B Exam May 1996: Programming Languages

Problem 1: Someone designed a safe Scheme implementation that evaluates individual expressions. To provide programmers with some feedback about the safety of the program, he wants to equip the implementation with a type system.

Question 1: Which of the program fragments below can he type in

  1. a simple type system with base type int and all resulting procedure types;

  2. an explicitly polymorphic type system; or

  3. a simple type system extended with a construct for introducing recursive types?

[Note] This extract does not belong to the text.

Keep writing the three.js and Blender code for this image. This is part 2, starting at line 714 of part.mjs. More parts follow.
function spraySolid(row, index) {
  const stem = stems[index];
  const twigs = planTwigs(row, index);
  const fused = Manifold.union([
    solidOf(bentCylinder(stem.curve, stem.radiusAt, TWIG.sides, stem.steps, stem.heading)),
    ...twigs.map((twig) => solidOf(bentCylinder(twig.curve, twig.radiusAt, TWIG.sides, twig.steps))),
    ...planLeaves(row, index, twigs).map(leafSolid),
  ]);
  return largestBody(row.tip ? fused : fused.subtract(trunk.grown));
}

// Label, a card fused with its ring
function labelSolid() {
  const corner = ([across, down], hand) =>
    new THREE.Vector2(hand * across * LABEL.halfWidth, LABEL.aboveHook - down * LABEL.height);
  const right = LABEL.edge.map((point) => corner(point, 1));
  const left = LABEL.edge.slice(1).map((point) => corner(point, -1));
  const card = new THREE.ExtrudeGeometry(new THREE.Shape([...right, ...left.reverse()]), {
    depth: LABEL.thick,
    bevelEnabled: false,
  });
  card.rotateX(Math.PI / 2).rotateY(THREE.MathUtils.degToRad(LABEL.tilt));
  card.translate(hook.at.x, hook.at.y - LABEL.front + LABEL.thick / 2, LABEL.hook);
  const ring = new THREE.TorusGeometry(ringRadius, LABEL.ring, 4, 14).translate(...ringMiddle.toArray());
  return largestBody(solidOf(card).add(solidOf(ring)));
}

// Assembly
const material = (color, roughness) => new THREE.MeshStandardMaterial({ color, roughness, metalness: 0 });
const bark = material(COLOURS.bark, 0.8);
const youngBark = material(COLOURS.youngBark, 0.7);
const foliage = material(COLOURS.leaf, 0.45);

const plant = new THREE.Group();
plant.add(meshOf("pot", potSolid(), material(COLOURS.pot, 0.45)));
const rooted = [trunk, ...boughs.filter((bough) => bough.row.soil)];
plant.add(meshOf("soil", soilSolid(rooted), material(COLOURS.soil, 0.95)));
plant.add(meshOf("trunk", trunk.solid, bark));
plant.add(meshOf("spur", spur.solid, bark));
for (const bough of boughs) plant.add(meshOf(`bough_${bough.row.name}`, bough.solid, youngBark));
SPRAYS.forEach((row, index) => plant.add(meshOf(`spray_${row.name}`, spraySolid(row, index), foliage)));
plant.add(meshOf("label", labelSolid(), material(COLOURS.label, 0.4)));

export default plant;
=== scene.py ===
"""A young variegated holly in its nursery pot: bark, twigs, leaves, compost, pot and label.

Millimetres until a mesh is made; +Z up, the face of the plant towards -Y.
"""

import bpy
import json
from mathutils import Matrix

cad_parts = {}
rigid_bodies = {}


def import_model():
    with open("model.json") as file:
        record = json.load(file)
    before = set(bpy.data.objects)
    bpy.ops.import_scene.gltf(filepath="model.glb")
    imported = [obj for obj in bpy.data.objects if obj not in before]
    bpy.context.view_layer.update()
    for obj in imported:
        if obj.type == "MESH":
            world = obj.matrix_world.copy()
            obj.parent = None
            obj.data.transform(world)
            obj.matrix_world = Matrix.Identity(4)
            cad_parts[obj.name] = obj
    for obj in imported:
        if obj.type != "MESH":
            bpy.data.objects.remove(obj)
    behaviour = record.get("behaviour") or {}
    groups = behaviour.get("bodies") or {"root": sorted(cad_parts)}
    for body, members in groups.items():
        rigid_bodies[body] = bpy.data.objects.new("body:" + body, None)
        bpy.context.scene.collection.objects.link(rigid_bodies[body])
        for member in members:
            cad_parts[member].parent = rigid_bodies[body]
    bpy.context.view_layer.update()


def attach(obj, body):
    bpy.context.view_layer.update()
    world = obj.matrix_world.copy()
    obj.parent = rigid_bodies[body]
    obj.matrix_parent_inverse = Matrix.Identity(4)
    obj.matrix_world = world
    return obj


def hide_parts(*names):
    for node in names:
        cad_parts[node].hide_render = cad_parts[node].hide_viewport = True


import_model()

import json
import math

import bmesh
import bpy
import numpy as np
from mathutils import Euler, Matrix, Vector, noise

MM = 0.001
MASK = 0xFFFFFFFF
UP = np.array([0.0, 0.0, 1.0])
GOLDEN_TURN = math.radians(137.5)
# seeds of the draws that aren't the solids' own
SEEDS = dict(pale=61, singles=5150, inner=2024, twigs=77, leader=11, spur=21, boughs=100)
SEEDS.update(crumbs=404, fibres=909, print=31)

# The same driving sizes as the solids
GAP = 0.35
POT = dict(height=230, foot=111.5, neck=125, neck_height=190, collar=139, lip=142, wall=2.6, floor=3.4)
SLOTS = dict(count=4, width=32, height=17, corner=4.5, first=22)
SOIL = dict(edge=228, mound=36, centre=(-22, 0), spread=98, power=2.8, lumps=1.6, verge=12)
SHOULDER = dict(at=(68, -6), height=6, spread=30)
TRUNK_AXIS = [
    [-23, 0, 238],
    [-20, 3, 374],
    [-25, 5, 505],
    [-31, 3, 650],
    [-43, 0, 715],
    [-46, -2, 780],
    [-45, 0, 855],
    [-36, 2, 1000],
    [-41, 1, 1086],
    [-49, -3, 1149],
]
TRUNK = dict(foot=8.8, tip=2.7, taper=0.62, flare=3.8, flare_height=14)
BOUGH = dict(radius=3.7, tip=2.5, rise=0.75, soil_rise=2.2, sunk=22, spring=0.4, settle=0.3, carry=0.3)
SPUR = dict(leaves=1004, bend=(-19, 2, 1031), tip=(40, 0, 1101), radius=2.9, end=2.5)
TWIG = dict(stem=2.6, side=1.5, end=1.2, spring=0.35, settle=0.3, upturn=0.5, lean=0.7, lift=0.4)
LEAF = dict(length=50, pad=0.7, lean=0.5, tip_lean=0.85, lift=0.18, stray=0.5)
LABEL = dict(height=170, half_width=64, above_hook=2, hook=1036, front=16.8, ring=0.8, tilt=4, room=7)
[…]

If you claim that a fragment can be typed in a simply typed version, supply the missing type specifications and ignore the other type systems (since they are extensions). If a fragment can be typed in the explicit polymorphic system, insert type abstractions and type specifications at the appropriate definitions. If it can be typed in a type system with recursive datatypes, provide the datatype and change the code accordingly. If a fragment cannot be typed in any type system, provide a reason for this failure for each of the three type systems.

Question 2: Use the examples to explain how advanced typing constructs affect code generation.

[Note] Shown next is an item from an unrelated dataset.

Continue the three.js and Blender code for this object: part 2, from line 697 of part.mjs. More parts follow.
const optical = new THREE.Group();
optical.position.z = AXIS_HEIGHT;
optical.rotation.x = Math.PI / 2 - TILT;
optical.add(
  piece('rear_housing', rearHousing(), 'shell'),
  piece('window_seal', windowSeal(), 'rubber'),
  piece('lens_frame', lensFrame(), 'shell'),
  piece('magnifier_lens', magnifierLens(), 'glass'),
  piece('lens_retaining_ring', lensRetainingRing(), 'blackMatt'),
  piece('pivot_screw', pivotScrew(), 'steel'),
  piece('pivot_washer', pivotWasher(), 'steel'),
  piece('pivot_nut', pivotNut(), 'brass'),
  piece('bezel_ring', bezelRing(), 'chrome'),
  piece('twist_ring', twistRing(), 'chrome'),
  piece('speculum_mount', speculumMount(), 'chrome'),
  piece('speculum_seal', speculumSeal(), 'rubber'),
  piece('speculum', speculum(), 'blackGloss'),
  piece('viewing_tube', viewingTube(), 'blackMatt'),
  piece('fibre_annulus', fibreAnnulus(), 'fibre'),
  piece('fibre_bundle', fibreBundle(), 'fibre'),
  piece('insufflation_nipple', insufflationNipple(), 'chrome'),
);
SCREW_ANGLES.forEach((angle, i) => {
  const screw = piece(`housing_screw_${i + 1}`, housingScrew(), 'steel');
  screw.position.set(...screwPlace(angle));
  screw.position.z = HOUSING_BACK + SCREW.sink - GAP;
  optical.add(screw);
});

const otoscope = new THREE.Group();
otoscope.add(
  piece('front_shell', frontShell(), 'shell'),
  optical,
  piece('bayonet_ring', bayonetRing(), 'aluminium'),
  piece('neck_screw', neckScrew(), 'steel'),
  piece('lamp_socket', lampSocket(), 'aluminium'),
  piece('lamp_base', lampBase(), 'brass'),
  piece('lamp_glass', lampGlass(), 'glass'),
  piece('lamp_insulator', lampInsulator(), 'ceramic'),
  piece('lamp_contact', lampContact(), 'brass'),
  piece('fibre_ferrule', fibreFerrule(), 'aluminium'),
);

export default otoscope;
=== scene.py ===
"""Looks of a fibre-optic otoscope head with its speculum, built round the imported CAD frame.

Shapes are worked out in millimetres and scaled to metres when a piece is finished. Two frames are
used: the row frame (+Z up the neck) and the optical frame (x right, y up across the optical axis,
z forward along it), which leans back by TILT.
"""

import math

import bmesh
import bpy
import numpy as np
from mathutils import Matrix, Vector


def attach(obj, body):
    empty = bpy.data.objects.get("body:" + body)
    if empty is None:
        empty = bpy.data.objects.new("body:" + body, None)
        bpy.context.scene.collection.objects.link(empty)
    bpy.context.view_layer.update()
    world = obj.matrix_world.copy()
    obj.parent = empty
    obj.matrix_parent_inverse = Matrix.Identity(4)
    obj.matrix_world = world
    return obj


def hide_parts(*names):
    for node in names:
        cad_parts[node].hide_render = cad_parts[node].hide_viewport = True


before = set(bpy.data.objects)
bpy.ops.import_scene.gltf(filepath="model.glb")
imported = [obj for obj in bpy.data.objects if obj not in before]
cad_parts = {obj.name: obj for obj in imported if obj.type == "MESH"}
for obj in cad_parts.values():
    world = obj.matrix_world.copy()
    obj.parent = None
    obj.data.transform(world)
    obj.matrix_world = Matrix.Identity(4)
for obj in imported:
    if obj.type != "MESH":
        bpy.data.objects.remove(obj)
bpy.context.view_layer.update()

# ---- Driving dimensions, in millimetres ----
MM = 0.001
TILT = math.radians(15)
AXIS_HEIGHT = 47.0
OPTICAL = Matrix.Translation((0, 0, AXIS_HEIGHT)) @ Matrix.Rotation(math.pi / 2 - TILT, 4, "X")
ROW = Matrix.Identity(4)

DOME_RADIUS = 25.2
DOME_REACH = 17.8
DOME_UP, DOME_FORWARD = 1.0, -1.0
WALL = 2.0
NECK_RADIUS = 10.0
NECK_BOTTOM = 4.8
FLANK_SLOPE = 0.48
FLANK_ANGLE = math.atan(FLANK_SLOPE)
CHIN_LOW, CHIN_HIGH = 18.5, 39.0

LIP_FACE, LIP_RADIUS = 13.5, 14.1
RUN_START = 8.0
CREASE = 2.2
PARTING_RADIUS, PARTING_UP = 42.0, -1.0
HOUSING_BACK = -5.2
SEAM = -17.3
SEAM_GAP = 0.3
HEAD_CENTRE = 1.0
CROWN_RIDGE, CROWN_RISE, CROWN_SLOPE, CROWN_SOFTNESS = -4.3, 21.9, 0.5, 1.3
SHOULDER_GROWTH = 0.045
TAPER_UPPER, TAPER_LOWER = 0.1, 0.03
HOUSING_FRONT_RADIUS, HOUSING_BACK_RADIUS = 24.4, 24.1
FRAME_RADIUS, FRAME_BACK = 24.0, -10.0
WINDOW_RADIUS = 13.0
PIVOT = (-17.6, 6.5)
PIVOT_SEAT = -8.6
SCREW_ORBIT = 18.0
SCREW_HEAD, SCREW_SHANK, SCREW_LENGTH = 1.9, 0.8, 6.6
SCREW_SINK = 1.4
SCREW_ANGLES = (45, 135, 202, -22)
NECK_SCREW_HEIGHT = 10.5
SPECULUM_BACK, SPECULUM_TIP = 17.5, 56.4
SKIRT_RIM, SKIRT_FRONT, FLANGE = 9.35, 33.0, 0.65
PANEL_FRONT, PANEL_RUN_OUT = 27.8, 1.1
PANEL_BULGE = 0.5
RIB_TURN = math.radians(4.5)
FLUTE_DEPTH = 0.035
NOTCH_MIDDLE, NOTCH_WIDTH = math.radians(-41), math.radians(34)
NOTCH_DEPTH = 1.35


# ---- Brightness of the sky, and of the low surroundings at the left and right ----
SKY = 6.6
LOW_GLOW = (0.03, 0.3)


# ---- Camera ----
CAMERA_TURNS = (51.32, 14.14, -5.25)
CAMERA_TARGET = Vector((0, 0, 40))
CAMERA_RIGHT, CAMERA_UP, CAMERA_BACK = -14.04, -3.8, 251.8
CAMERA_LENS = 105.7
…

Fragment 1: ... (let ((f *** (lambda (x ***) x))) ... (f f) ...) ...
Fragment 2: ... (let ((f *** (lambda (x ***) (x x))) ... (f f) ...) ...
Fragment 3: let ((f *** (lambda (x ***) (x x))) ... (f f))
Fragment 4:
... (let ((f *** (lambda (x ***) x))) ... (f 5) ...) ...

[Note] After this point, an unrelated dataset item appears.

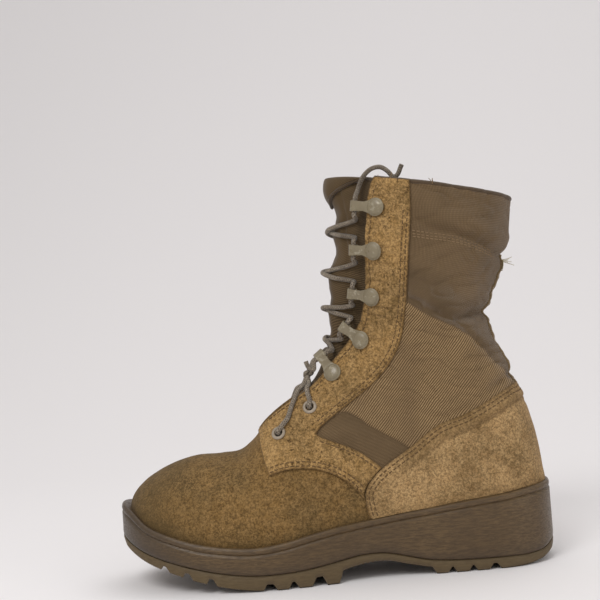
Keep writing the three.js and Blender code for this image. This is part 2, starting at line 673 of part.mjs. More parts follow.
// A speed hook: a riveted plate, and an arm that rises off the leather and folds back into a loop for the lace.
const LOOP_HEIGHT = HOOK.lift + HOOK.thickness - HOOK.loop;
function hookSolid() {
  const { rivet, plate, neck, width, thickness, loop, length, lift } = HOOK;
  const dome = turned([[0, 0], [plate, 0], [plate, thickness], [rivet * 0.8, 2.5], [0, 2.8]], 8);
  const side = new THREE.Shape([
    new THREE.Vector2(0, 0),
    new THREE.Vector2(length * 0.5, 0),
    new THREE.Vector2(length, lift),
    new THREE.Vector2(length, lift + thickness),
    new THREE.Vector2(length * 0.5, thickness),
    new THREE.Vector2(0, thickness),
  ]);
  const arm = new THREE.ExtrudeGeometry(side, { depth: 2, steps: 1, bevelEnabled: false }).translate(0, 0, -1);
  arm.rotateX(Math.PI / 2);
  // The arm narrows to its neck and flares again to the loop.
  const position = arm.getAttribute("position");
  for (let i = 0; i < position.count; i++) {
    const x = position.getX(i);
    const half = x < length * 0.4 ? plate * 0.8 : x < length * 0.8 ? neck : width;
    position.setY(i, position.getY(i) * half);
  }
  const corners = (radius) =>
    span(0, 2 * Math.PI, 6)
      .slice(1)
      .map((a) => new THREE.Vector2(radius * Math.cos(a), radius * Math.sin(a)));
  const ring = new THREE.Shape(corners(loop + thickness));
  ring.holes.push(new THREE.Path(corners(loop)));
  const tube = new THREE.ExtrudeGeometry(ring, { depth: 2 * width, bevelEnabled: false });
  tube.rotateX(Math.PI / 2).translate(length + loop, width, LOOP_HEIGHT);
  return wasm.Manifold.union([dome, solidOf(arm), solidOf(tube)]);
}

function vent() {
  const { radius, height } = VENT;
  const edge = GAP + height / 2;
  const top = GAP + height;
  return turned([[0, GAP], [radius, GAP], [radius, edge], [radius - 1.4, top], [0, top - 0.3]], 12);
}

// ---------------------------------------------------------------------------------------------- laces
// A round cord along a smooth path through the points, with a flat face at each end.
function cord(points, radius, facets, steps) {
  const path = new THREE.CatmullRomCurve3(points, false, "centripetal");
  const frames = path.computeFrenetFrames(steps, false);
  const rings = span(0, 1, steps).map((along, i) => {
    const middle = path.getPointAt(along);
    return span(0, 2 * Math.PI, facets)
      .slice(0, -1)
      .map((a) =>
        middle
          .clone()
          .addScaledVector(frames.normals[i], radius * Math.cos(a))
          .addScaledVector(frames.binormals[i], radius * Math.sin(a)),
      );
  });
  return loft(rings);
}

// A point over the throat with a given y, at a height over the skin.
const fromCentre = (t, y) => y - skinPoint(t, Math.PI).y;
function overThroat(t, y, out) {
  const offset = fromCentre(t, y);
  return skin(t, Math.PI - Math.sign(offset) * angleToSide(t, Math.abs(offset)), out);
}
// The section whose skin, at the point's own y, comes nearest to a point.
function sectionNear(point) {
  const misses = span(8, COLLAR, 360).map((t) => ({ t, miss: overThroat(t, point.y, 0).distanceTo(point) }));
  return misses.reduce((best, next) => (next.miss < best.miss ? next : best)).t;
}

// A point on the axis of a hook's loop. end is 1 for its upper mouth and -1 for its lower one.
function loopPoint(row, side, end, beyond = GAP) {
  const hook = HOOKS.find((h) => h.row === row);
  const aside = -side * end * (HOOK.width + beyond);
  return new THREE.Vector3(HOOK.length + HOOK.loop, aside, LOOP_HEIGHT).applyMatrix4(hookFrame(hook, side));
}
// The two points by which a lace comes straight out of a loop.
const outOfLoop = (row, side, end) => [loopPoint(row, side, end), loopPoint(row, side, end, GAP + 2.4)];

// How high a lace's middle must run to clear the tongue, or the suede beside it, by "clear".
function laceHeight(t, y, clear) {
  const distance = Math.abs(fromCentre(t, y));
  const overTongue = distance < throatAt("halfGap", t) - LACE_RADIUS - 1;
  return (overTongue ? tongueFace(t, distance) : SKIN_TO_OVERLAY) + LACE_RADIUS + clear;
}

// A lace over the throat from one run of points to another, clear of all below it.
function laceBar(start, finish, steps, clear) {
  const from = start.at(-1);
  const to = finish.at(-1);
  const between = span(0, 1, 5)
    .slice(1, -1)
    .map((s) => {
      const straight = from.clone().lerp(to, s);
      const t = sectionNear(straight);
      const foot = overThroat(t, straight.y, 0);
      const normal = overThroat(t, straight.y, 1).sub(foot);
      const least = laceHeight(t, straight.y, clear);
      return straight.clone().sub(foot).dot(normal) > least ? straight : foot.addScaledVector(normal, least);
    });
  return cord([...start, ...between, ...[...finish].reverse()], LACE_RADIUS, 5, steps);
}

// The two laces that cross between one row of hooks and the next.
function laceCross(row) {
  const bars = SIDES.map(({ sign }) => laceBar(outOfLoop(row, sign, 1), outOfLoop(row + 1, -sign, -1), 8, 2));
  return bars[0].add(bars[1]);
}

// The laces from both sides' eyelets are knotted together under the lowest hooks.
const KNOT = { centre: new THREE.Vector3(11.4, 2.5, 138), radius: 3.5 };
const beside = (x, y, z) => KNOT.centre.clone().add(new THREE.Vector3(x, y, z));

function laceLow(side) {
  const end = beside(3.4, side * 4.6, -3.8);
  const leads = EYELETS.map((eyelet) => {
    const over = new THREE.Vector3(0, 0, GAP + EYELET.height + LACE_RADIUS + 0.8);
    return laceBar([over.applyMatrix4(eyeletFrame(eyelet, side))], [end], 6, EYELET.height + 1);
  });
  return leads[0].add(leads[1]);
}

const laceToHook = () => laceBar(outOfLoop(3, -1, -1), [beside(-1.6, -4.8, 2.6)], 5, 0.8);

const laceKnot = () => solidOf(new THREE.SphereGeometry(KNOT.radius, 9, 6).translate(...KNOT.centre.toArray()));

// The free ends. The stub runs out of the lowest lateral hook; the others leave the top hooks.
const CORD_FACETS = 8;
const STUB = [
  [7.6, 13.2, 140.6],
  [11.2, 12, 142.4],
  [12.8, 11.2, 146.6],
];
const END_LATERAL = [
  [-31, 26, 260],
  [-34.5, 27, 268],
  [-41, 26, 274],
  [-48, 24, 275],
  [-53, 23, 271.5],
  [-56, 23, 268],
  [-58.8, 24, 269],
  [-60.6, 25.5, 272.5],
  [-62, 26.5, 275.5],
];
const END_MEDIAL = [
  [-31, -26, 260],
  [-34.5, -27, 268],
  [-41, -27, 272],
  [-50, -27, 268.5],
  [-58, -28.5, 262],
  [-66, -30, 257],
  [-74, -31, 254],
  [-82, -31.5, 253.5],
  [-88.5, -31, 247.5],
  [-91.5, -30.5, 239],
  [-92.5, -30, 231],
];
const vectors = (points) => points.map((point) => new THREE.Vector3(...point));

// ---------------------------------------------------------------------------------------------- the boot
const boot = new THREE.Group();
boot.name = "combat_boot";

const paint = (color, roughness, metalness = 0) =>
  new THREE.MeshStandardMaterial({ color, roughness, metalness });
const MATERIALS = {
  suede: paint(0x8e6c42, 0.95),
  canvas: paint(0x6b5a47, 0.85),
  midsole: paint(0x5c4c3d, 0.6),
  outsole: paint(0x5f4f36, 0.7),
  lining: paint(0x7a6850, 0.9),
  metal: paint(0x96896e, 0.45, 0.4),
  lace: paint(0x6e6456, 0.9),
};

// A cut at a shallow angle can leave loose slivers, so a piece is the largest body of its solid.
const largest = (solid) => solid.decompose().sort((a, b) => b.volume() - a.volume())[0];

function add(name, solid, material) {
  const mesh = largest(solid).getMesh();
  const geometry = new THREE.BufferGeometry();
  geometry.setAttribute("position", new THREE.BufferAttribute(new Float32Array(mesh.vertProperties), 3));
  geometry.setIndex(new THREE.BufferAttribute(new Uint32Array(mesh.triVerts), 1));
  geometry.computeVertexNormals();
  const piece = new THREE.Mesh(geometry, MATERIALS[material]);
  piece.name = name;
  boot.add(piece);
}

const throat = throatOpening();
const eyeletHoles = wasm.Manifold.union(
  EYELETS.flatMap((e) => SIDES.map(({ sign }) => placed(eyeletHole(), eyeletFrame(e, sign)))),
);

add("outsole", outsole(), "outsole");
add("midsole", midsole(), "midsole");
add("insole", insole(), "lining");
add("upper", upper(throat).subtract(eyeletHoles), "canvas");
add("tongue", tongue(), "canvas");
add("heel_counter", heelCounter(), "suede");
add("backstay", backstay(), "canvas");
for (const { name, sign } of SIDES) {
  add(`quarter_${name}`, quarter(sign, throat).subtract(eyeletHoles), "suede");
  for (const e of EYELETS) add(`eyelet_${name}_${e.row}`, placed(eyeletRing(), eyeletFrame(e, sign)), "metal");
  for (const h of HOOKS) add(`hook_${name}_${h.row}`, placed(hookSolid(), hookFrame(h, sign)), "metal");
}
for (const v of VENTS) {
  const place = locate(v.x, profileAt("rim", v.x) + v.above, -1);
  add(`vent_${v.row}`, placed(vent(), frameAt(place, skin(place.t + 0.5, place.angle), 3 * FACET)), "metal");
}
for (const { row } of HOOKS.slice(0, -1)) add(`lace_cross_${row}`, laceCross(row), "lace");
for (const { name, sign } of SIDES) add(`lace_low_${name}`, laceLow(sign), "lace");
add("lace_to_hook_medial", laceToHook(), "lace");
add("lace_knot", laceKnot(), "lace");

function addCord(name, points, steps) {
  add(name, cord(points, LACE_RADIUS, CORD_FACETS, steps), "lace");
}
addCord("lace_stub", [loopPoint(3, 1, 1, 0), ...outOfLoop(3, 1, -1), ...vectors(STUB)], 10);
addCord("lace_end_lateral", [...outOfLoop(7, 1, 1), ...vectors(END_LATERAL)], 14);
addCord("lace_end_medial", [...outOfLoop(7, -1, 1), ...vectors(END_MEDIAL)], 18);

export default boot;
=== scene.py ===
"""The looks of a left combat boot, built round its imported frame.

Lengths in this file are millimetres in the frame's axes (+X to the toe, +Y to the lateral side, +Z up),
and make() turns them into metres. The upper is a sock of sections: skin(t, angle, out) gives any point of
it. Angle 0 is the under or back line, pi the top or front line, and from 0 to pi is the lateral side.
"""

import math

import bpy
import numpy as np
from mathutils import Matrix, Vector, noise
from mathutils.bvhtree import BVHTree


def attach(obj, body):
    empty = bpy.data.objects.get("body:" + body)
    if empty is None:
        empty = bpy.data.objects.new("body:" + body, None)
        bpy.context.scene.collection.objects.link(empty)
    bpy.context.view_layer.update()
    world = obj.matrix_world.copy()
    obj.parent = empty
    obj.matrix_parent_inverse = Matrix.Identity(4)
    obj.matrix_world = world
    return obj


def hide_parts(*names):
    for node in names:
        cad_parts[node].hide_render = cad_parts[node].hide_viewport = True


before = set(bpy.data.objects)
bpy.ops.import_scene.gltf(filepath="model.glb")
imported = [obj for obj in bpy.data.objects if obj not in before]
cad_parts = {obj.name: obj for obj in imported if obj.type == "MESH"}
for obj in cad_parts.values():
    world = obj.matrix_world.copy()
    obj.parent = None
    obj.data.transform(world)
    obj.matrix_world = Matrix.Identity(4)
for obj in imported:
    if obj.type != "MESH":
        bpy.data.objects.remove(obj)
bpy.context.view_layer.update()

PI = math.pi
MM = 0.001
HALF_LENGTH = 150.0  # of the sole
WALL = 2.6  # of the upper
GAP = 0.3  # between pieces that rest on each other
OVERLAY = 2.0  # a suede panel's face over the skin
TONGUE_THICKNESS = 3.6
LACE = 1.6  # radius
LACE_STEP = 0.8  # between the points of a lace's path
PANEL_BACK = 0.1  # a panel's back over the skin
CLOTH_STEP = 12  # of the tongue's cloth from one section to the next
SIDES = {"lateral": 1, "medial": -1}
SIDE_NAMES = {side: name for name, side in SIDES.items()}


# ---- tables
class Table:
    """Rows of numbers with named columns, read smoothly between the rows of the first column."""

    def __init__(self, columns, rows, key=lambda x: x):
        self.columns = columns.split()
        self.y = np.array(rows, float)
        self.key = key
        self.x = key(self.y[:, 0])
        step = self.x[1:] - self.x[:-1]
        self.slope = np.empty_like(self.y)
        self.slope[1:-1] = (self.y[2:] - self.y[:-2]) / (step[1:] + step[:-1])[:, None]
        self.slope[0] = (self.y[1] - self.y[0]) / step[0]
        self.slope[-1] = (self.y[-1] - self.y[-2]) / step[-1]

    def read(self, at):
        at = self.key(np.asarray(at, float))
        i = np.clip(np.searchsorted(self.x, at) - 1, 0, len(self.x) - 2)
        width = (self.x[i + 1] - self.x[i])[..., None]
        s = np.clip((at - self.x[i])[..., None] / width, 0, 1)
        return (
            self.y[i] * (1 + 2 * s) * (1 - s) ** 2
            + self.slope[i] * width * s * (1 - s) ** 2
            + self.y[i + 1] * s * s * (3 - 2 * s)
            - self.slope[i + 1] * width * s * s * (1 - s)
        )

    def __call__(self, column, at):
        return self.read(at)[..., self.columns.index(column)]


def round_angle(x):
    """The sole's ends are round, so its plan is smooth in this angle."""
    return np.arccos(np.clip(-np.asarray(x, float) / HALF_LENGTH, -1, 1))


OUTLINE = Table("x lateral medial", [
    (-150, 0, 0), (-146, 17, -17), (-136, 29, -29), (-118, 36.5, -36.5), (-90, 39, -38), (-55, 39.5, -35.5),
    (-20, 42.5, -35), (10, 47.5, -40), (40, 51.5, -48.5), (65, 52, -53), (90, 48.5, -53.5), (112, 41, -50.5),
    (130, 29.5, -43), (143, 14, -31), (150, -9, -9),
], round_angle)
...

The stars in each fragment indicate where type specifications are missing for simply typed programs; the dots indicate where context or other expressions are missing.

Problem 2: Someone claims that "freeing heap-allocated memory requires a theorem." State the "theorem" that he refers to as clearly as possible. Explain how C++ programmers and Scheme programmers convince themselves that the theorem is true.

Problem 3: True or false: a program that is in continuation-passing style allocates no stack space. If you believe this claim, explain why it is true; if not, show a counter-example.